Мне хочется отпраздновать сегодняшний день именин моего Монтеня, день Св. Михаила, исчислением и описанием сомнений и отрицаний. Мне хочется выманить их из их вертепов на свет солнечный. Мы поступим с ними, как поступает полиция с закоренелыми мошенниками, выставляя их напоказ в тюремной канцелярии. Они не будут такими грозными страшилищами, когда им сделаешь очную ставку и внесешь их в протокол. Но, я честно сознаюсь, что ужас, вселяемый ими, не напрасен. Я не прибегну к воскресным доводам, выражаемым, кажется, для того, чтоб вызывать опровержения. Нет! Я примусь за то, что есть в них наихудшего, еще не зная, я ли одолею предмет, или он меня.
Я не хочу меряться со скептицизмом материалиста. Уверенный, что мнение четвероногих не превозможет, я не забочусь об образе мыслей быков и летучих мышей. Первая опасная примета, вносимая мною в протокол, есть умственное легкомыслие: оно губит уважительное желание увеличить свое знание. Знание состоит в сознании нашего незнания. Как почтенна совестливая рачительность на каждой ступени своего восхождения! Умствование убивает ее. Мой дивный и хитрословный друг и приятель Сан-Карло, этот наипрозорливейший из смертных, нашел даже, что всякий прямой путь ввысь, не исключая и возвышенного благоговения, ведет к ужасной развязке и обращает поклонника вспять, осиротевшим, с пустыми руками.

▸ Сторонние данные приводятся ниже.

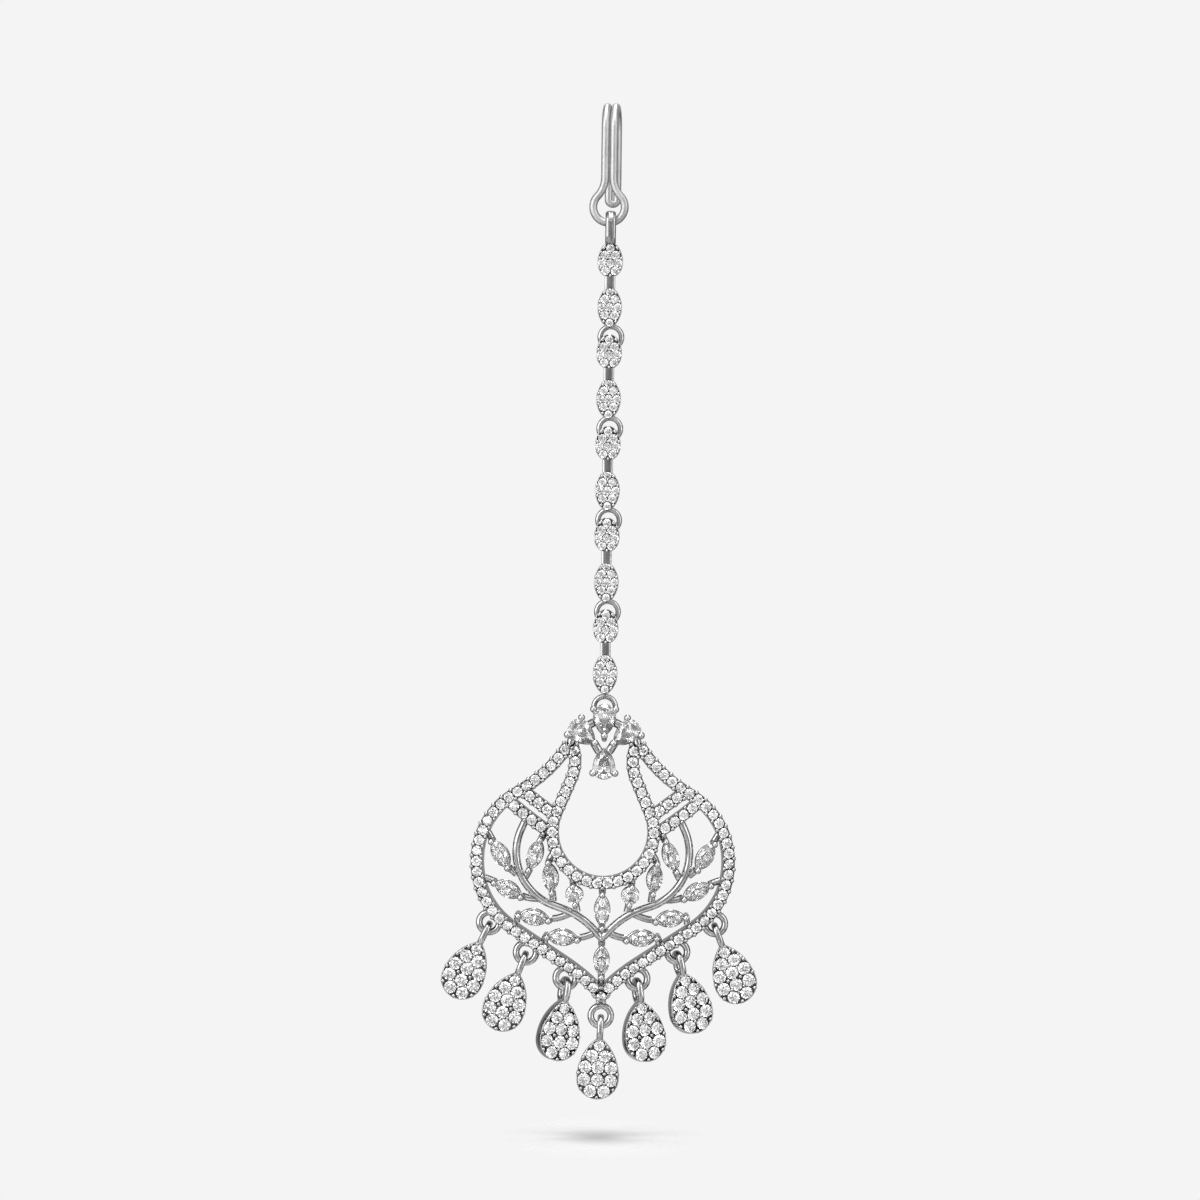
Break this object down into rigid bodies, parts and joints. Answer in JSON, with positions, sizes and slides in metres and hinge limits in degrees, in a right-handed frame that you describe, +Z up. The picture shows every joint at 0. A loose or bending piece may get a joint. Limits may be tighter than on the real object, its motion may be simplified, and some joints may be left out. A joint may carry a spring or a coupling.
{
  "type": "maang tikka",
  "caption": "Silver-toned maang tikka: a wire hair hook, a paved leaf chain and an openwork pear-topped pendant hung with teardrops.",
  "frame": {"origin": "inner top of the hook's bend, where it hangs on a lock of hair", "axes": "+Z up along the hanging chain, -Y out of the paved front, +X to the right of someone facing it"},
  "size_m": [0.0396, 0.0092, 0.1247],
  "materials": {
    "polished_metal": "rhodium-plated sterling silver, polished wire",
    "frame_metal": "rhodium-plated sterling silver, polished, paved bands",
    "link_pave": "rhodium-plated sterling silver, paved with clear stones",
    "drop_pave": "rhodium-plated sterling silver, paved with clear stones",
    "clear_stone": "cut clear cubic zirconia"
  },
  "bodies": {
    "hook_and_chain": {"chain_link_1": "link_pave", "chain_link_2": "link_pave", "chain_link_3": "link_pave", "chain_link_4": "link_pave", "chain_link_5": "link_pave", "hook": "polished_metal"},
    "pendant": {"drop_1": "drop_pave", "drop_2": "drop_pave", "drop_3": "drop_pave", "drop_4": "drop_pave", "drop_5": "drop_pave", "drop_6": "drop_pave", "drop_7": "drop_pave", "marquise_centre_lower": "clear_stone", "marquise_centre_upper": "clear_stone", "marquise_inner_lower_left": "clear_stone", "marquise_inner_lower_right": "clear_stone", "marquise_inner_middle_left": "clear_stone", "marquise_inner_middle_right": "clear_stone", "marquise_inner_upper_left": "clear_stone", "marquise_inner_upper_right": "clear_stone", "marquise_outer_lower_left": "clear_stone", "marquise_outer_lower_right": "clear_stone", "marquise_outer_middle_left": "clear_stone", "marquise_outer_middle_right": "clear_stone", "marquise_outer_upper_left": "clear_stone", "marquise_outer_upper_right": "clear_stone", "pear_bottom": "clear_stone", "pear_left": "clear_stone", "pear_right": "clear_stone", "pear_top": "clear_stone", "pendant_frame": "frame_metal", "round_accent_left": "clear_stone", "round_accent_right": "clear_stone"}
  },
  "joints": [
    {"name": "pendant_swing", "type": "hinge", "parent": "hook_and_chain", "child": "pendant", "pos_m": [0, -0.00192, -0.07595], "axis": [1, 0, 0], "range_deg": [-12, 60]}
  ]
}
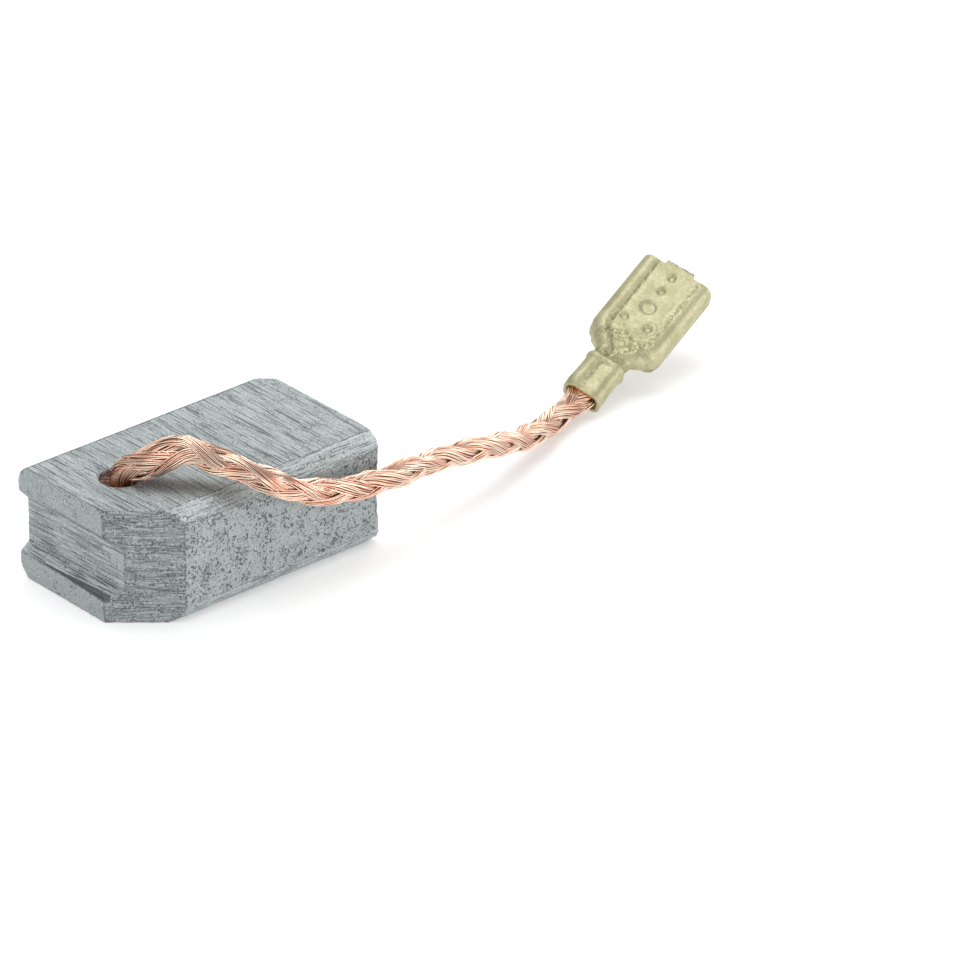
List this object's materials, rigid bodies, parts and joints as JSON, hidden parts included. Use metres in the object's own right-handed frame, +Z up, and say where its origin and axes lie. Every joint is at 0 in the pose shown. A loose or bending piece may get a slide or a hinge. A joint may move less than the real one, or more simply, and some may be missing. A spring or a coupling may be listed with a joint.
{
  "type": "carbon brush",
  "caption": "Bevelled carbon brush for a small motor: a copper shunt braid is tamped into its top face and ends in a crimped brass receptacle for a blade tab.",
  "frame": {"origin": "centre of the carbon block's bottom face", "axes": "+X along the block towards the contact face, +Y across it, +Z up through the face with the shunt hole"},
  "size_m": [0.0405, 0.011, 0.0084],
  "materials": {
    "carbon": "matt pressed carbon with fine pores and machining lines",
    "copper_powder": "matt, granular",
    "copper_braid": "bare copper wires, satin",
    "brass_sheet": "plain stamped brass, lightly tarnished"
  },
  "bodies": {
    "root": {"carbon_block": "carbon", "tamping_plug": "copper_powder", "shunt_braid": "copper_braid", "receptacle_terminal": "brass_sheet"}
  },
  "joints": []
}
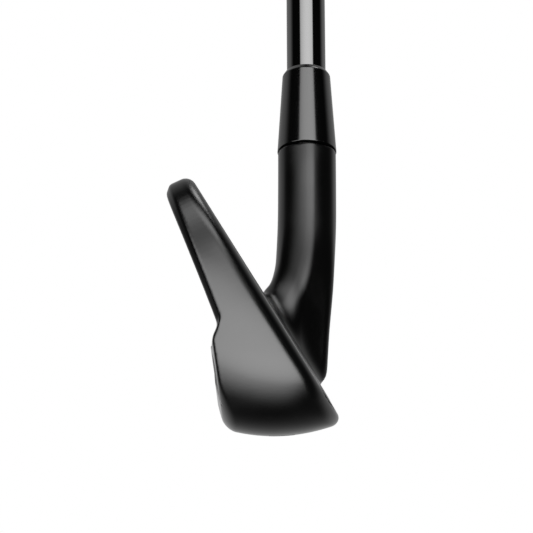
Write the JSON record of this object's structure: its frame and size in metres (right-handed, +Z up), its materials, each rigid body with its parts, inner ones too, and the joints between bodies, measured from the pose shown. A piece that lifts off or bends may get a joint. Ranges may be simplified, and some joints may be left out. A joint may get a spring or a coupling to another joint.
{
  "type": "iron golf club",
  "caption": "Right-handed hollow-body iron golf club: lofted black steel head with an inset face, ferrule, stepped steel shaft and tapered rubber grip.",
  "frame": {"origin": "middle of the small flat on the sole that the club rests on at address", "axes": "+X from the toe to the heel, +Y towards the back so the face looks towards -Y, +Z up with the sole flat on the ground; the shaft leans towards +X at 62.5 degrees to the ground"},
  "size_m": [0.5211, 0.0494, 0.8398],
  "materials": {
    "head_black": "satin black",
    "face_steel": "dark satin, fine brushing",
    "foam": "matte foam",
    "tungsten": "dull grey metal",
    "screw_steel": "machined steel",
    "badge_tape": "matte foam tape",
    "badge_metal": "black, finely brushed",
    "brass": "machined brass",
    "shaft_black": "gloss black",
    "ferrule_plastic": "gloss black",
    "grip_tape": "paper tape",
    "grip_rubber": "matte moulded rubber",
    "cap_rubber": "matte moulded rubber"
  },
  "bodies": {
    "root": {"head_body": "head_black", "face_plate": "face_steel", "foam_core": "foam", "toe_weight": "tungsten", "fill_port_screw": "screw_steel", "badge_tape": "badge_tape", "back_badge": "badge_metal", "tip_weight": "brass", "shaft": "shaft_black", "ferrule": "ferrule_plastic", "grip_tape": "grip_tape", "grip": "grip_rubber", "grip_cap": "cap_rubber"}
  },
  "joints": []
}
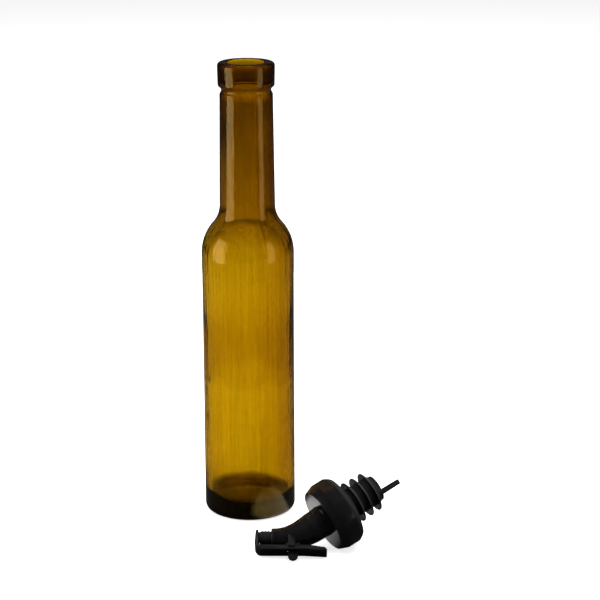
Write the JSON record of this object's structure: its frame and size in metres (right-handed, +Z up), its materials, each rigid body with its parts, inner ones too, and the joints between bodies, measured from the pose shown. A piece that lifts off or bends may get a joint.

Как ни поразительно для меня такое открытие Сан-Карло — точно мороз в июле, или пощечина от невесты, — есть нечто горше этого, а именно охлаждение или пресыщение великой души. Когда, возносясь видениями и еще не встав с колен, она скажет: «Наши поклонения, наши стремления к блаженству — отрывочны, безобразны; уйдем-ка на освежение к заподозренному и оклеветанному Уму, к Общепонятному, к Мефистофелю, к гимнастикам дара слова!»